[Begin]
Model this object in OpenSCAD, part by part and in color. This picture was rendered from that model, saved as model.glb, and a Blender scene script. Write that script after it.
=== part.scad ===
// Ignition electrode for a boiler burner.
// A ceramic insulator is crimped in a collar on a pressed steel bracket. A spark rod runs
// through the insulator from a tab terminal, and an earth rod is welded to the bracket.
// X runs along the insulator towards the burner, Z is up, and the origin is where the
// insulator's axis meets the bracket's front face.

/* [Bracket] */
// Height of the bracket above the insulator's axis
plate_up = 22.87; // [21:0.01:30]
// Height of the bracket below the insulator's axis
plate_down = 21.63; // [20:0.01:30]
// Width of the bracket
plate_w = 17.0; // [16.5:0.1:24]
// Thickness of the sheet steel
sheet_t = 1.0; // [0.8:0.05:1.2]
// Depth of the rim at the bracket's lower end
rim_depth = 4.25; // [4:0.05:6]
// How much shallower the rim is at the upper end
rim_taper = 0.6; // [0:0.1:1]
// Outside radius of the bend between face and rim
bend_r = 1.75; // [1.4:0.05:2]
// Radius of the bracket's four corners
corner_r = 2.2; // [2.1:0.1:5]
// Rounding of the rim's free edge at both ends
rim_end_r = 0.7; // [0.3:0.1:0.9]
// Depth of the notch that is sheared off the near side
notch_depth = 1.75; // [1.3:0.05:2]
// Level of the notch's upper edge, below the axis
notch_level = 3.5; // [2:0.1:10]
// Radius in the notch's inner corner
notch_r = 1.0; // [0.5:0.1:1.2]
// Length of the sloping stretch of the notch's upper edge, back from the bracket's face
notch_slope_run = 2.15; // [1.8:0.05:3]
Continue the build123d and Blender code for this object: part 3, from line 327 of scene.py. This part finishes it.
[End]
[Begin]
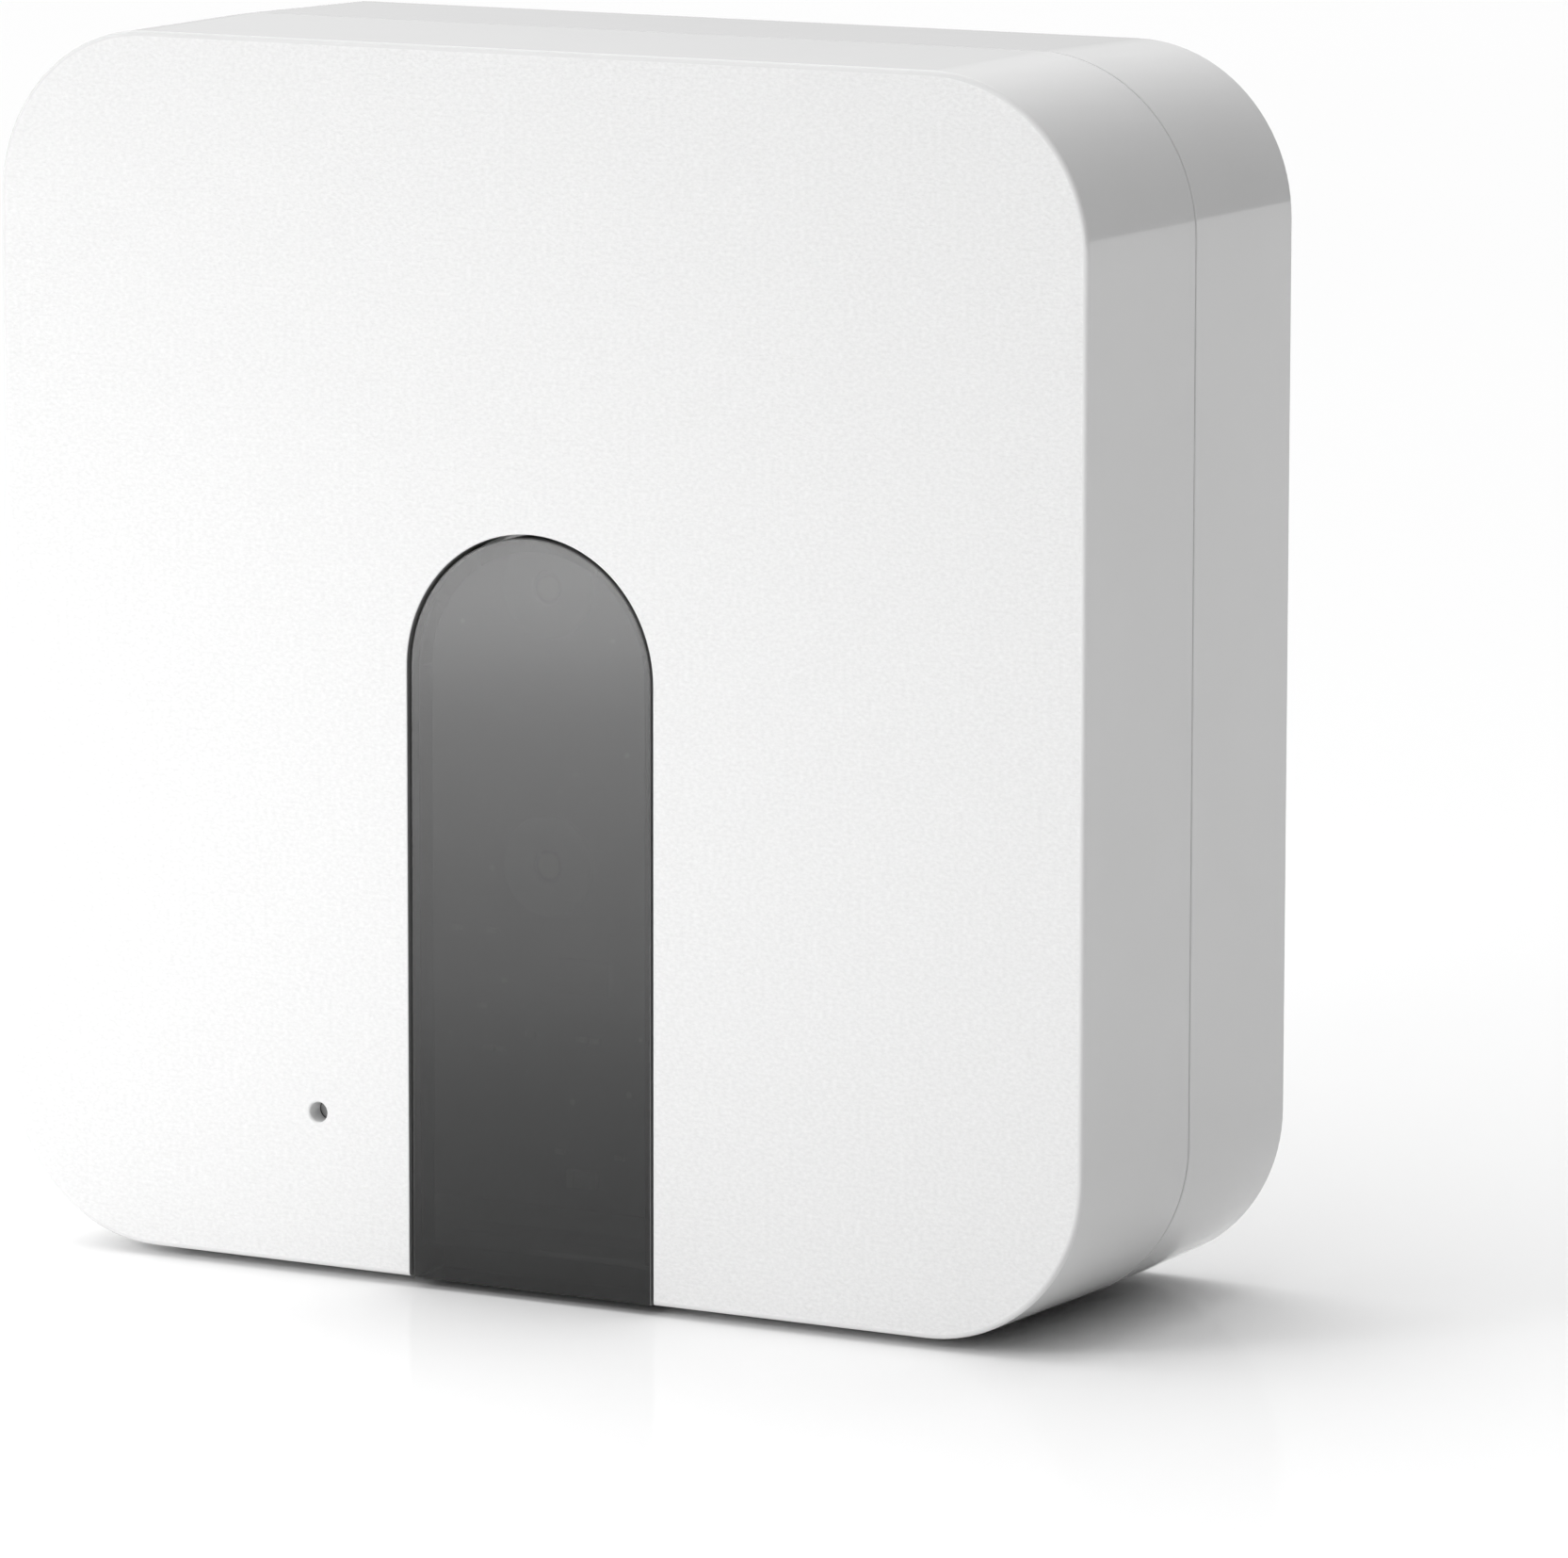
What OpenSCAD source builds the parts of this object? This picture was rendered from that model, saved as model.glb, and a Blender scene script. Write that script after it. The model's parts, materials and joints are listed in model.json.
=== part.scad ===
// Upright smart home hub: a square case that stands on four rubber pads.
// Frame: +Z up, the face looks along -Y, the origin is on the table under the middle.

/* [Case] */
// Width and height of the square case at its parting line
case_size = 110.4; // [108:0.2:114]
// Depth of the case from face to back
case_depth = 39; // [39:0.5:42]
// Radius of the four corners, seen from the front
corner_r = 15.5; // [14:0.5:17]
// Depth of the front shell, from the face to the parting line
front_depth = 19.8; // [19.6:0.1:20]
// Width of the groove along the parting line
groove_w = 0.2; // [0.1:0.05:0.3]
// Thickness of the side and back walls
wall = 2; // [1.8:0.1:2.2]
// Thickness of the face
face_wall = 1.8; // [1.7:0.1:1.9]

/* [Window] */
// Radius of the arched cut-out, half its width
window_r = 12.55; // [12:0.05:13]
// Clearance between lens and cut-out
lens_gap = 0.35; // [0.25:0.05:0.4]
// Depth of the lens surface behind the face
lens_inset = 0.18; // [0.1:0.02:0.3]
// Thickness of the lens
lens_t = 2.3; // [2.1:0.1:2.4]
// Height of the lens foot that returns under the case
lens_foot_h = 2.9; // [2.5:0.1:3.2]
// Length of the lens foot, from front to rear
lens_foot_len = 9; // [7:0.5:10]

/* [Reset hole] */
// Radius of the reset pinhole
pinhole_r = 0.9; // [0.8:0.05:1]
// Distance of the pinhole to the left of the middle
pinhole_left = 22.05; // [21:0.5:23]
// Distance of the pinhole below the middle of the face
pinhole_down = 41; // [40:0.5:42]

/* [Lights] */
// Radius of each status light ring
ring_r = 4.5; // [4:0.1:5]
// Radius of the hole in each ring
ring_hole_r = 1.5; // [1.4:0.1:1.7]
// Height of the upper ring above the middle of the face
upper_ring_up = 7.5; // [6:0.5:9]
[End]
#### The request
Repeat exactly the lines from the one that contains "Model this object" through the one that contains "Continue the build123d", and only those.

#### Written response
Model this object in OpenSCAD, part by part and in color. This picture was rendered from that model, saved as model.glb, and a Blender scene script. Write that script after it.
=== part.scad ===
// Ignition electrode for a boiler burner.
// A ceramic insulator is crimped in a collar on a pressed steel bracket. A spark rod runs
// through the insulator from a tab terminal, and an earth rod is welded to the bracket.
// X runs along the insulator towards the burner, Z is up, and the origin is where the
// insulator's axis meets the bracket's front face.

/* [Bracket] */
// Height of the bracket above the insulator's axis
plate_up = 22.87; // [21:0.01:30]
// Height of the bracket below the insulator's axis
plate_down = 21.63; // [20:0.01:30]
// Width of the bracket
plate_w = 17.0; // [16.5:0.1:24]
// Thickness of the sheet steel
sheet_t = 1.0; // [0.8:0.05:1.2]
// Depth of the rim at the bracket's lower end
rim_depth = 4.25; // [4:0.05:6]
// How much shallower the rim is at the upper end
rim_taper = 0.6; // [0:0.1:1]
// Outside radius of the bend between face and rim
bend_r = 1.75; // [1.4:0.05:2]
// Radius of the bracket's four corners
corner_r = 2.2; // [2.1:0.1:5]
// Rounding of the rim's free edge at both ends
rim_end_r = 0.7; // [0.3:0.1:0.9]
// Depth of the notch that is sheared off the near side
notch_depth = 1.75; // [1.3:0.05:2]
// Level of the notch's upper edge, below the axis
notch_level = 3.5; // [2:0.1:10]
// Radius in the notch's inner corner
notch_r = 1.0; // [0.5:0.1:1.2]
// Length of the sloping stretch of the notch's upper edge, back from the bracket's face
notch_slope_run = 2.15; // [1.8:0.05:3]
Continue the build123d and Blender code for this object: part 3, from line 327 of scene.py. This part finishes it.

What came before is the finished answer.